Contrary to what opponents of SB 332 argue, GCDs can still regulate without the fear of losing takings lawsuits. If GCDs are following the law and their rules, they shouldn’t be afraid of takings lawsuits. Cities and other government entities regulate property rights every day without the fear of being sued by landowners. Why would GCDs be any different? Furthermore, a well established set of legal factors are used by a court to determine what constitutes a taking. SB 332 does not change those factors.
Current Texas law goes even further to protect the interests of GCDs should a takings lawsuit be brought against them. GCDs have a protection under the law that other government entities don’t. If a landowner sues them and loses, they pay the attorney fees of the GCD. That is a one-way protection. If the landowner wins, the GCD doesn’t pay their fees.
It is expensive to sue the government, especially a GCD. That is why there is no “flood” of takings lawsuits. This won’t change if SB 332 becomes law.

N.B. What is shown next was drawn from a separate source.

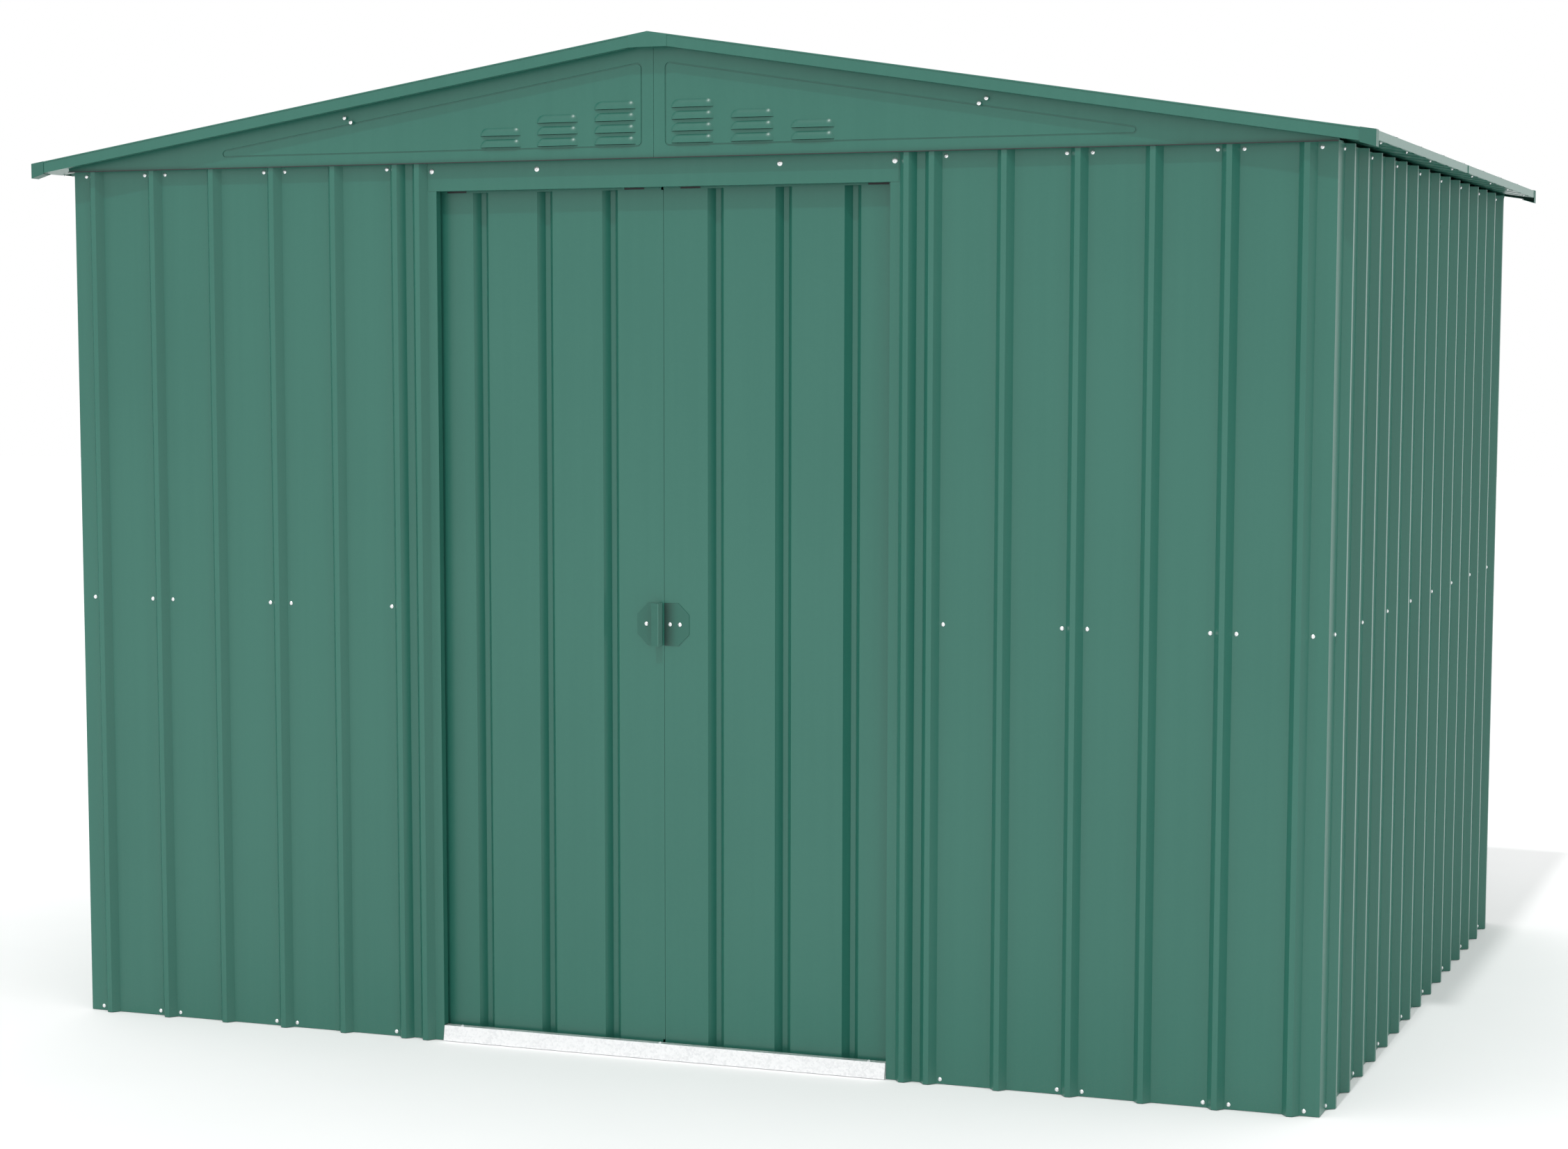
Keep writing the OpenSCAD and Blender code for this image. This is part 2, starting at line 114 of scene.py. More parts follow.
# %% [markdown]
# ## Studio
# A white dome of light wraps the shed, so that glossy paint mirrors white at its grazing
# faces and every recess darkens by itself. One weak sun from the front gives each edge a
# faint, fairly sharp shadow that falls straight down. A second, very wide sun stands
# behind the right-hand wall. That wall is seen so flat that light from the front slides
# off it, and only light from behind glances off it towards the camera. The view stays on
# the Standard transform, so a colour in a material is the colour that is seen.

# %% Dome, sun and floor
DOME_WHITE = (1.0, 1.0, 1.0, 1.0)
DOME_STRENGTH = 1.0
FLOOR_REACH = 30.0
FLOOR_DROP = 1 * MM

scene = bpy.context.scene
scene.view_settings.view_transform = "Standard"

world = bpy.data.worlds.new("dome")
world.use_nodes = True
dome = world.node_tree.nodes["Background"]
dome.inputs["Color"].default_value = DOME_WHITE
dome.inputs["Strength"].default_value = DOME_STRENGTH
scene.world = world


def add_sun(name, strength, width, turn, glint=1.0):
    """Adds a sun: its strength, its width and turn in degrees, and its share of glints."""
    data = bpy.data.lights.new(name, "SUN")
    data.energy = strength
    data.angle = math.radians(width)
    data.specular_factor = glint
    light = bpy.data.objects.new(name, data)
    light.rotation_euler = turned(turn)
    scene.collection.objects.link(light)


add_sun("sun", strength=0.9, width=1.8, turn=(33.0, 0.0, 0.0), glint=0.15)
add_sun("side_light", strength=0.2, width=50.0, turn=(74.0, 0.0, 146.0))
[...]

In most cases landowners lose, but, still, it is the only defense they have when government goes too far. If a landowner does not own the groundwater below their land, as the opponents to SB 332 argue, a landowner can’t contest, let alone defend, a taking of their property because they have nothing to protect.
SB 332 will ensure landowners’ ownership interest in groundwater is protected so if government does try to take it, landowners at least have a fighting chance to stop them.
Landowners across the state want their ownership in groundwater below their land protected. They want to conserve their groundwater for future generations, but how can they conserve this precious resource if it is owned and controlled by someone else?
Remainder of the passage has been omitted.